The new classics offerings have encouraged intellectual exploration without excluding curious students who haven’t yet mastered the language, says Provost and Professor of Sociology Sarah Willie-LeBreton.

“Our extraordinary faculty have not only increased class sizes, but have reminded all of us that inclusion and accessibility reveal what a true liberal arts education offers,” she says. “From gods to ruins, odysseys to mountains, classical studies is a 21st-century program for students seeking answers to humanity’s most vexing and timeless questions.”

Other innovations have included offering classical Hebrew and new courses in Sanskrit; supporting an increasing number of students to work on archaeological digs over the summer; as well as lectures and social gatherings to foster a sense of community.

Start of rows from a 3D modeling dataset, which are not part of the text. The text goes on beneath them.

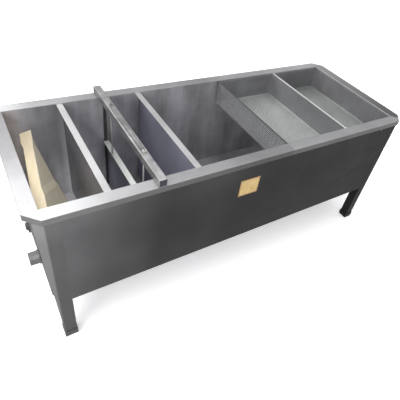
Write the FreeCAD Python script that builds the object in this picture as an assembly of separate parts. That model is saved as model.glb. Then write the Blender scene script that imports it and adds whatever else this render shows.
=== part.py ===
import FreeCAD, Part
import math
import os

# Stainless steel sluice and settling tank on four legs: a folded rim, cross partitions,
# a lift-out weir gate hung from a crossbar and two lift-out screening trays.
# Millimetres, +Z up. The origin is on the floor under the middle of the tank; +X runs along
# the tank from the outlet pipes (-X) to the trays (+X), and -Y is the side with the nameplate.

V = FreeCAD.Vector

# Overall size
length = 2000.0                 # over the rim
width = 750.0                   # over the rim
height = 765.0                  # floor to rim top
sheet = 2.0                     # tank, rim and panel sheet
gap = 0.3                       # between parts that lift off each other

# Rim
rim_flange = 55.0               # flat top of the rim
rim_fold = 28.0                 # depth of the down-turned outer edge
rim_chamfer = 52.0              # cut-off of each outer corner

# Tank, panels and legs
tank_underside = 205.0
panel_bottom = 266.0
panel_return = 18.0             # inward fold along the bottom of a side panel
end_panel_depth = 10.0
leg_size = 50.0
leg_wall = 3.0
leg_spread = 35.0               # how much wider the leg is at its top, on its outer side
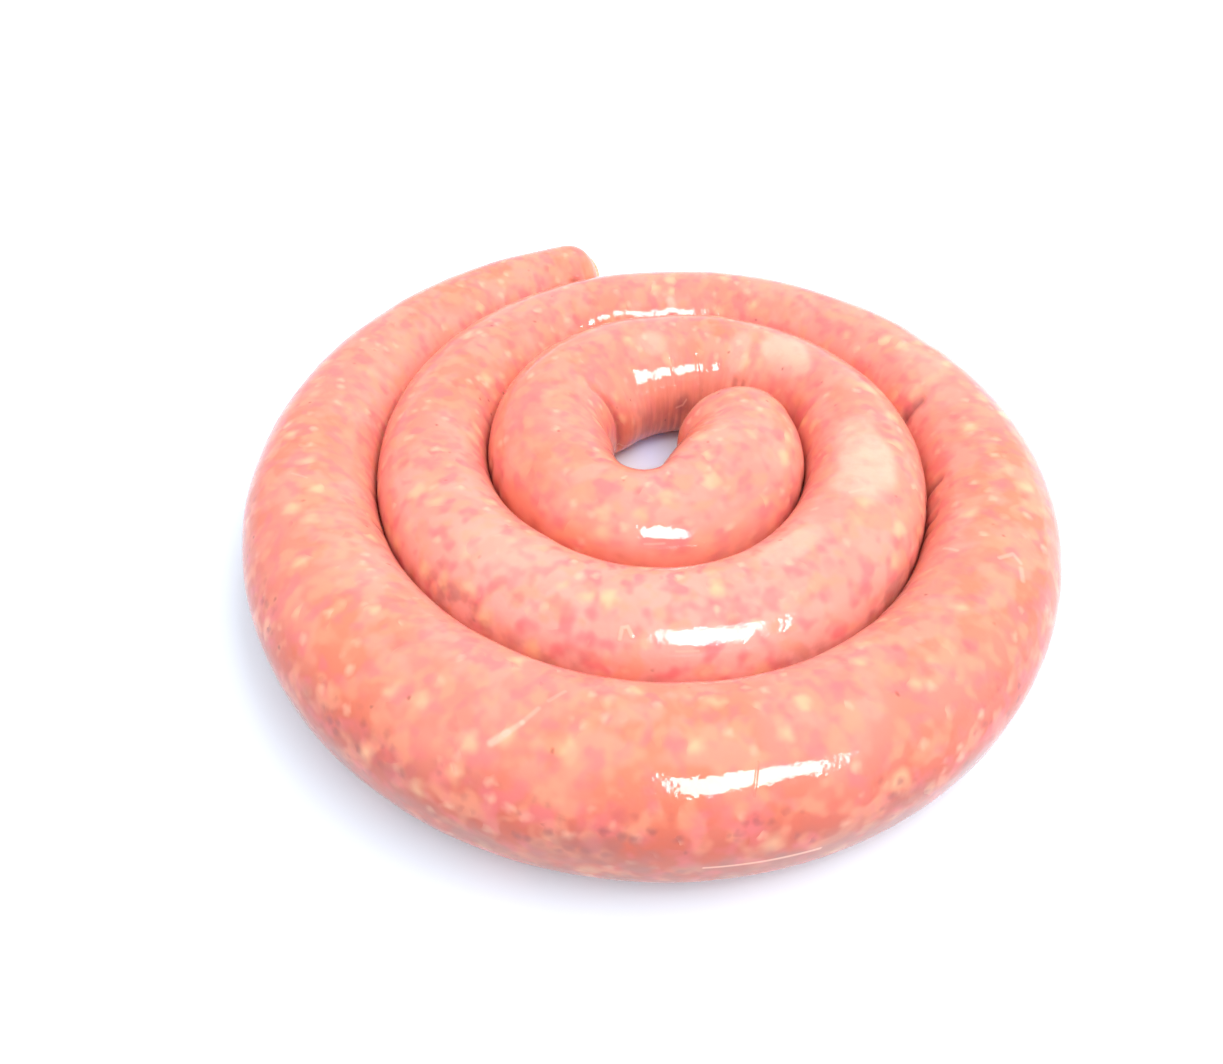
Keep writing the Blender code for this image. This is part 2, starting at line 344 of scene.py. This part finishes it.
for half_long, half_wide, places in SWELLINGS:
    for at_along, at_around, rise_mm in places:
        swollen += 0.001 * rise_mm * patch(at_along, at_around, half_long, half_wide, 0.0, 1.0)

BROAD_LUMPS = 0.00030
MIDDLE_LUMPS = 0.00013
FINE_LUMPS = 0.00006
POCKET_RISE = 0.00016
CREASE_DEPTH = 0.0014
pressed = np.abs(cos_phi) ** 6 * (ring_size[:, None] > 0.99)
relief = BROAD_LUMPS * lumps(0.017, 1.0) + MIDDLE_LUMPS * lumps(0.0075, 2.0)
relief += FINE_LUMPS * lumps(0.0038, 3.0)
relief = relief * (1.0 - 0.8 * pressed) + POCKET_RISE * pocket
relief += swollen + wrinkles - pinched - CREASE_DEPTH * fold_crease
relief += TURN_GAP / 2.0 * touching * ease((np.abs(cos_phi) - 0.5) / 0.3)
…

“Although it is not yet a permanent part of our program, the courses we have been able to offer in Sanskrit during the 2018–2019 year have been a huge success,” says Jeremy Lefkowitz, associate professor of classics. “Not only is the Sanskrit language as rich, beautiful, and challenging as any I have ever encountered—I have been enjoying studying it for over a year now, too—but offering Sanskrit also shifts in positive ways the demographics of who studies classics.

“Moving forward, we need to think about becoming a department invested in the study of the ancient world in all of its diversity,” he adds. “Classics has always been concerned with philology and the unearthing and re-animating of buried, silenced worlds—there is no limit to how broad and diverse our vision of antiquity can become.”

Lefkowitz hopes the next decade will reveal an even more radical evolution of the classics, both on campus and beyond.

“We must continue to broaden the boundaries and parameters of what and how we study, and seek ways to make our field more responsive to, and representative of, the diverse society of which it forms such a vital part,” he says.

To Ledbetter, the addition of classical studies was a great step forward. “These changes have expanded us,” she says. “This is the wave of the future.”